A block diagram illustrating a system configuration will be described with reference to FIG. 1. A consumer cooperation support apparatus a1 is an apparatus for relaying a control request transmitted and received between consumers and grouping the consumers. A consumer a3 is an abstract expression of an electric power user such as an ordinary household, a factory, or a building. It is assumed that the consumer cooperation support apparatus a1 and the consumer a3 can communicate bidirectionally via a network (Internet or the like) 2. Moreover, in FIG. 1, a power generation device a5, a power consuming device a6, and a power storage device a7 are abstract expressions of devices possessed by the consumer a3 and capable of generating, using and storing electric power, and an EMS a4 is a device for managing and controlling these devices and communicating with the consumer cooperation support apparatus a1.

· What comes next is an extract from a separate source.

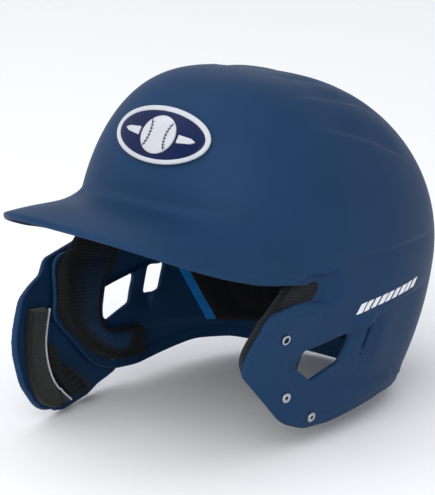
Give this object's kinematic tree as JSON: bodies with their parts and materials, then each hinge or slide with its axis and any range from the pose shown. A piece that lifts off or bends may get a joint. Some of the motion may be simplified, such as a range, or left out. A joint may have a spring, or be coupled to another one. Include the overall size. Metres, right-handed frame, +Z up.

An example of a physical configuration of the consumer cooperation support apparatus a1 will be described with reference to FIG. 2. This device includes an arithmetic unit (CPU) b1, a storage device (a main memory b2 and a hard disk b3), and a network adapter b4 and is connected to the network a2 via the network adapter b4.

Various DBs are stored in the storage device. Specifically, operation data c1, facility data c2, control request history data c3, group data c4, and environment data c5 are stored as DBs.

A software configuration of the consumer cooperation support apparatus a1 will be described with reference to FIG. 3. These software components are stored in the storage device and are executed appropriately by the arithmetic unit, whereby the software components function as processing units. This apparatus includes an operation data collection processing unit c6, a facility data management processing unit c7, a control request relay processing unit c8, an analysis processing unit c9, a group management processing unit c11, and a power transmission distance management processing unit c12 as process execution units.

The process execution units communicate with external devices via a communication unit c10.

The format of data managed inside the consumer cooperation support apparatus a1 will be described with reference to FIGS. 4, 5, 6, 7, 8, 9, and 15.

FIG. 4 illustrates the format of data used when managing operation data (past operation information) of devices possessed by a consumer. A consumer ID d1 is an ID that is uniquely determined to be used for identifying a consumer, and time d2 is the time when operation data is acquired. The operation data of a facility possessed by a consumer is represented by three values of a power generation amount d3, a power consumption amount d4, and a power storage amount d5, which are managed in association with a pair of the consumer ID d1 and the time d2. Each entry of this table is added whenever operation data is sent from the EMS a4.

FIG. 5 illustrates the format of data used when managing performance data (facility information) of a device possessed by a consumer. Latitude e1 and longitude e2 represent the place where a facility possessed by a consumer is present. The performance of an device possessed by a consumer is represented by three values of a maximum power generation amount e3, a maximum power consumption amount e4, and a maximum power storage amount e5, which are managed in association with the consumer ID. Each entry of this table corresponds to the EMS a4 possessed by the consumer a3. When the EMS a4 is registered in the consumer cooperation support apparatus a1, the corresponding entry is created. When the EMS a4 is removed, the corresponding entry is also removed.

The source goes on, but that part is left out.